### Problem requirements
Copy exactly, please, the lines of the data from its start through the line containing "return rounded(points, radii)".

** Start of Data block **

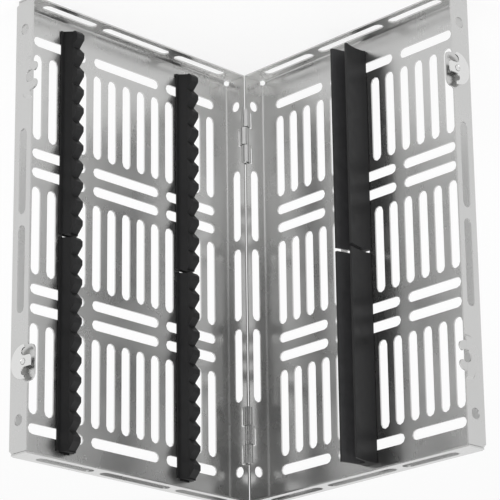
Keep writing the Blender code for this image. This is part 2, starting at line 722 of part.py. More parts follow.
def rack_outline():
    """Side view of a rack: V notches between flat crests, cut from one long comb."""
    bottom = SHEET + SEAT_GAP
    flank = (RACK_NOTCH_PITCH - RACK_CREST_WIDTH) / 2
    depth = RACK_PEAK - RACK_VALLEY
    lead = RACK_NOTCH_PITCH - RACK_FIRST_NOTCH
    start_height = RACK_VALLEY + depth * lead / flank
    points = [(0, bottom), (0, start_height)]
    radii = [0, 0]
    for index in range(RACK_NOTCH_COUNT):
        root = RACK_FIRST_NOTCH + index * RACK_NOTCH_PITCH
        crest = root - RACK_NOTCH_PITCH / 2
        points += [(crest - RACK_CREST_WIDTH / 2, RACK_PEAK), (crest + RACK_CREST_WIDTH / 2, RACK_PEAK)]
        points.append((root, RACK_VALLEY))
        radii += [RACK_CREST_RADIUS, RACK_CREST_RADIUS, RACK_ROOT_RADIUS]
    crest = root + RACK_NOTCH_PITCH / 2
    points += [(crest - RACK_CREST_WIDTH / 2, RACK_PEAK), (crest + RACK_CREST_WIDTH / 2, RACK_PEAK)]
    tail = crest + RACK_CREST_WIDTH / 2 + flank
    points += [(tail, RACK_VALLEY), (SEGMENT_LENGTH, RACK_VALLEY), (SEGMENT_LENGTH, bottom)]
    radii += [RACK_CREST_RADIUS, RACK_CREST_RADIUS, 0, 0, 0]
    return rounded(points, radii)


def strip_outline():
    """Cross-section of a hold-down strip: a foot that carries two flared blades."""
    bottom = SHEET + SEAT_GAP
    shoulder = (STRIP_BASE_HEIGHT + STRIP_WAIST_HEIGHT) / 2
    outer = [(STRIP_BASE_HALF_WIDTH, bottom), (STRIP_BASE_HALF_WIDTH, STRIP_BASE_HEIGHT),
             (STRIP_WAIST_HALF_WIDTH, shoulder)]
    inner = []
    steps = 6
    for index in range(steps + 1):
        share = index / steps
        height = STRIP_WAIST_HEIGHT + (STRIP_TIP_HEIGHT - STRIP_WAIST_HEIGHT) * share
        flare = (STRIP_TIP_HALF_WIDTH - STRIP_WAIST_HALF_WIDTH) * share ** STRIP_FLARE_POWER
        side = STRIP_WAIST_HALF_WIDTH + flare
        outer.append((side, height))
        inner.append((side - STRIP_BLADE, height))
    valley = arc(0, shoulder + STRIP_WAIST_HALF_WIDTH - STRIP_BLADE, STRIP_WAIST_HALF_WIDTH - STRIP_BLADE,
                 0, -pi, 8)
    right = outer + list(reversed(inner))
    left = [(-x, y) for x, y in reversed(right)]
    return right + valley + left


def stud_mesh():
    """A push-through stud: a neck in the floor slot and a mushroom head under the floor."""
    head_top = -SEAT_GAP
    head_low = head_top - STUD_HEAD_THICKNESS
    root = SHEET + 2 * SEAT_GAP
    profile = [(0, root), (STUD_RADIUS, root), (STUD_RADIUS, head_top), (STUD_HEAD_RADIUS, head_top),
               (STUD_HEAD_RADIUS, (head_top + head_low) / 2), (STUD_RADIUS, head_low), (0, head_low)]
    return turned_mesh("stud", profile, STUD_STEPS)


def stud_places(segment):
    """Studs fill the round ends of the floor slots: both ends of the outer slot under a
    segment, and the near end of the middle slot."""
    middle = TRAY_LENGTH / 2
    reach = (COLUMN_SLOT_LENGTH - COLUMN_SLOT_WIDTH) / 2
    places = [middle - BAND_PITCH - reach, middle - BAND_PITCH + reach, middle - reach]
    if segment == 1:
        return [place - SEGMENT_START for place in places]
    start = SEGMENT_START + SEGMENT_LENGTH + SEGMENT_GAP
    return [TRAY_LENGTH - place - start for place in places]


def studded_mesh(body, name, segment, cutters):
    item = mesh_object(name, body, cutters)
    studs = []
    for place in stud_places(segment):
        stud = stud_mesh()
        stud.transform(Matrix.Translation((0, place, 0)))
        studs.append(stud)
    boolean(item, "UNION", joined_mesh(name + "_studs", studs), cutters)
    mesh = baked_mesh(item, name)
    smooth(mesh)
    return mesh


def rack_mesh(segment, cutters):
    half = RACK_THICKNESS / 2
    body = plate_mesh("rack_body", [rack_outline()], -half, half, SIDE_PLANE)
    return studded_mesh(body, "silicone_rack", segment, cutters)


def strip_mesh(segment, cutters):
    body = plate_mesh("strip_body", [strip_outline()], -SEGMENT_LENGTH, 0, END_PLANE)
    return studded_mesh(body, "hold_down_strip", segment, cutters)


# Assembly

def empty(name, collection, parent, matrix):
    item = bpy.data.objects.new(name, None)
    item.empty_display_size = TRAY_HEIGHT
    collection.objects.link(item)
    item.parent = parent
    item.matrix_local = matrix
    return item


def piece(name, mesh, look, collection, parent, place=(0, 0, 0)):
    item = mesh_object(name, mesh, collection)
    item.parent = parent
    item.location = place
    if not mesh.materials:
        mesh.materials.append(look)
    item.material_slots[0].link = "OBJECT"
    item.material_slots[0].material = look
    return item


def half_frame(side):
    """Axes of one standing tray; side is 1 for the base and -1 for the lid."""
    lean = OPEN_ANGLE / 2
    across = Vector((side * cos(pi / 2 - lean), -sin(pi / 2 - lean), 0))
    if side > 0:
        along = Vector((0, 0, 1))
    else:
        along = Vector((0, 0, -1))
    rise = across.cross(along)
    matrix = Matrix.Identity(4)
    for column, axis in enumerate((across, along, rise)):
        for row in range(3):
            matrix[row][column] = axis[row]
    if side < 0:
        matrix.translation = (0, 0, TRAY_LENGTH)
    return matrix


def latch_frame():
    matrix = SIDE_PLANE.copy()
    matrix.translation = on_axis(TRAY_WIDTH, LATCH_V, AXIS_HEIGHT)
    return matrix


def add_latch(prefix, meshes, collection, frame):
    latch = empty(prefix + "_latch_axis", collection, frame, latch_frame())
    pieces = []
    looks = {"knob": (STEEL, 0.28), "cam": (DARK_STEEL, 0.35), "rivet": (BRIGHT_STEEL, 0.25),
             "wave_washer": (DARK_STEEL, 0.3), "backing_washer": (STEEL, 0.32)}
    for part, mesh in meshes.items():
        colour, roughness = looks[part]
        name = prefix + "_latch_" + part
        look = material(name, colour, roughness, 1.0)
        pieces.append(piece(name, mesh, look, collection, latch))
    return pieces


def segment_places(column):
    u = column_place(column)
    first = on_axis(u, SEGMENT_START, 0)
    second = on_axis(u, SEGMENT_START + SEGMENT_LENGTH + SEGMENT_GAP, 0)
    return first, second


def stand_on_origin(pieces, frames):
    """Move the whole assembly so that its box stands centred on the origin."""
    bpy.context.view_layer.update()
    points = []
    for item in pieces:
        points += [item.matrix_world @ vertex.co for vertex in item.data.vertices]
    low = [min(point[axis] for point in points) for axis in range(3)]
    high = [max(point[axis] for point in points) for axis in range(3)]
    shift = Vector(((low[0] + high[0]) / 2, (low[1] + high[1]) / 2, low[2]))
    for frame in frames:
        frame.location -= shift
    bpy.context.view_layer.update()


def build():
    clear_scene()
    collection = new_collection("sterilization_tray")
    cutters = new_collection("cutters")
    base = empty("base_hinge_axis", collection, None, half_frame(1))
    lid = empty("lid_hinge_axis", collection, None, half_frame(-1))
    tray = tray_mesh(cutters)
    pieces = [piece("base_tray", tray, material("base_tray", STEEL, 0.22, 1.0), collection, base),
              piece("lid_tray", tray, material("lid_tray", STEEL, 0.22, 1.0), collection, lid)]

    racks = [rack_mesh(segment, cutters) for segment in (1, 2)]
    middle_column = COLUMN_COUNT // 2
    for name, step in (("outer", RACK_COLUMN_STEP), ("inner", -RACK_COLUMN_STEP)):
        for number, rack, place in zip("12", racks, segment_places(middle_column + step)):
            label = name + "_rack_" + number
            look = material(label, SILICONE, 0.5, 0.0)
            pieces.append(piece(label, rack, look, collection, base, place))
    strips = [strip_mesh(segment, cutters) for segment in (1, 2)]
    for number, strip, place in zip("12", strips, segment_places(middle_column)):
        label = "hold_down_strip_" + number
        look = material(label, SILICONE, 0.45, 0.0)
        pieces.append(piece(label, strip, look, collection, lid, place))

    pin = pin_mesh()
    for number, place in zip("12", (HINGE_END_DISTANCE, TRAY_LENGTH - HINGE_END_DISTANCE)):
        label = "hinge_pin_" + number
        look = material(label, BRIGHT_STEEL, 0.25, 1.0)
        pieces.append(piece(label, pin, look, collection, base, (0, place, 0)))

    latch_meshes = {"knob": knob_mesh(cutters), "cam": cam_mesh(), "rivet": rivet_mesh(),
                    "wave_washer": wave_washer_mesh(), "backing_washer": backing_washer_mesh()}
    pieces += add_latch("base", latch_meshes, collection, base)
    pieces += add_latch("lid", latch_meshes, collection, lid)
    stand_on_origin(pieces, (base, lid))


build()
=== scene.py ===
"""Looks of the open instrument sterilization tray: camera, light, floor, finishes and finer pieces."""

import bmesh
import bpy
import json
from math import cos, radians, sin
from mathutils import Matrix, Vector


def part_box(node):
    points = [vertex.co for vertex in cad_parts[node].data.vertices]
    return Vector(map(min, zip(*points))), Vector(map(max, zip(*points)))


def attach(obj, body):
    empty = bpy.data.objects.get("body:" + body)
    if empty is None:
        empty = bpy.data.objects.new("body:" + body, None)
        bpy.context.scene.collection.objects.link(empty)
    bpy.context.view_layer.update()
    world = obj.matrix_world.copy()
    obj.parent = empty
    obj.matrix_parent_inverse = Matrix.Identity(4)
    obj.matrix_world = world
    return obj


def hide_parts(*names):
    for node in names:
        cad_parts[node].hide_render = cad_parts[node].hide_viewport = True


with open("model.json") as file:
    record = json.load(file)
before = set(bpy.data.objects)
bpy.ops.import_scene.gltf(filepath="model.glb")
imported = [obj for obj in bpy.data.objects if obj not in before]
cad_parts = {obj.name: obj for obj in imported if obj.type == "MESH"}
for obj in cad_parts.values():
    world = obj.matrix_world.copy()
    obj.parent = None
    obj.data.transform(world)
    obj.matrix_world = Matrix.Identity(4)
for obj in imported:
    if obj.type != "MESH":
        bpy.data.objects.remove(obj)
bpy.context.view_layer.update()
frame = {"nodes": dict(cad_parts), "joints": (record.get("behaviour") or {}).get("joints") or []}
scene = bpy.context.scene

# All lengths are in metres, apart from the lens and its sensor.

# The camera, fitted to the photograph, which shows the tray upside down
CAMERA_PLACE = Vector((-0.011565, -1.471252, 0.646144))
CAMERA_RIGHT = Vector((-0.99986841, 0.01038883, 0.01245914))
CAMERA_UP = Vector((-0.01516154, -0.32531075, -0.94548561))
CAMERA_BACK = Vector((-0.00576940, -0.94555010, 0.32542546))
LENS_MM = 186.625
SENSOR_MM = 36.0
NEAR_CLIP = 0.01
FAR_CLIP = 50.0

# Light: each lamp's name, place, size and power
LAMPS = (
    ("key_light", (-1.2, -1.6, 1.9), 1.2, 8),
    ("fill_light", (1.5, -1.3, 1.4), 1.4, 11),
    ("top_light", (0.1, 0.5, 2.2), 1.4, 8),
    ("front_light", (0.05, -1.7, 0.85), 0.5, 5),
)
LAMP_AIM = Vector((0, 0, 0.14))
WORLD_LIGHT = 0.6
FLOOR_REACH = 8.0
FLOOR_LEVEL = 0.9
FLOOR_GLOW = 1.06
FLOOR_GLOW_SHARE = 0.72

# Dark cards in front of the tray, for its reflections
CARD_HALF_WIDTH = 0.55
CARD_BOTTOM = 0.004
CARD_TOP = 1.9
CARD_NEAR = -0.26
CARD_FAR = -3.0
FRONT_CARD_LEVEL = 0.16
CAMERA_CARD_LEVEL = 0.12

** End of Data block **

### Written response
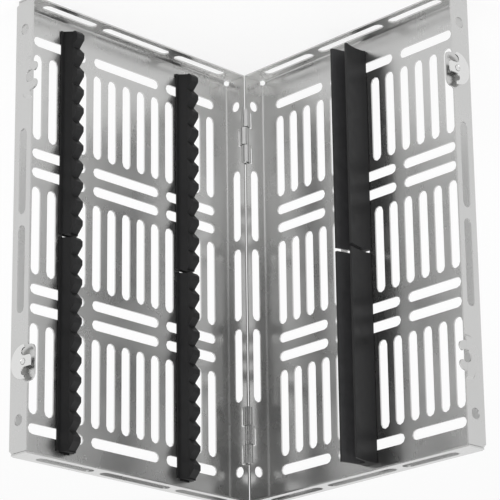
Keep writing the Blender code for this image. This is part 2, starting at line 722 of part.py. More parts follow.
def rack_outline():
    """Side view of a rack: V notches between flat crests, cut from one long comb."""
    bottom = SHEET + SEAT_GAP
    flank = (RACK_NOTCH_PITCH - RACK_CREST_WIDTH) / 2
    depth = RACK_PEAK - RACK_VALLEY
    lead = RACK_NOTCH_PITCH - RACK_FIRST_NOTCH
    start_height = RACK_VALLEY + depth * lead / flank
    points = [(0, bottom), (0, start_height)]
    radii = [0, 0]
    for index in range(RACK_NOTCH_COUNT):
        root = RACK_FIRST_NOTCH + index * RACK_NOTCH_PITCH
        crest = root - RACK_NOTCH_PITCH / 2
        points += [(crest - RACK_CREST_WIDTH / 2, RACK_PEAK), (crest + RACK_CREST_WIDTH / 2, RACK_PEAK)]
        points.append((root, RACK_VALLEY))
        radii += [RACK_CREST_RADIUS, RACK_CREST_RADIUS, RACK_ROOT_RADIUS]
    crest = root + RACK_NOTCH_PITCH / 2
    points += [(crest - RACK_CREST_WIDTH / 2, RACK_PEAK), (crest + RACK_CREST_WIDTH / 2, RACK_PEAK)]
    tail = crest + RACK_CREST_WIDTH / 2 + flank
    points += [(tail, RACK_VALLEY), (SEGMENT_LENGTH, RACK_VALLEY), (SEGMENT_LENGTH, bottom)]
    radii += [RACK_CREST_RADIUS, RACK_CREST_RADIUS, 0, 0, 0]
    return rounded(points, radii)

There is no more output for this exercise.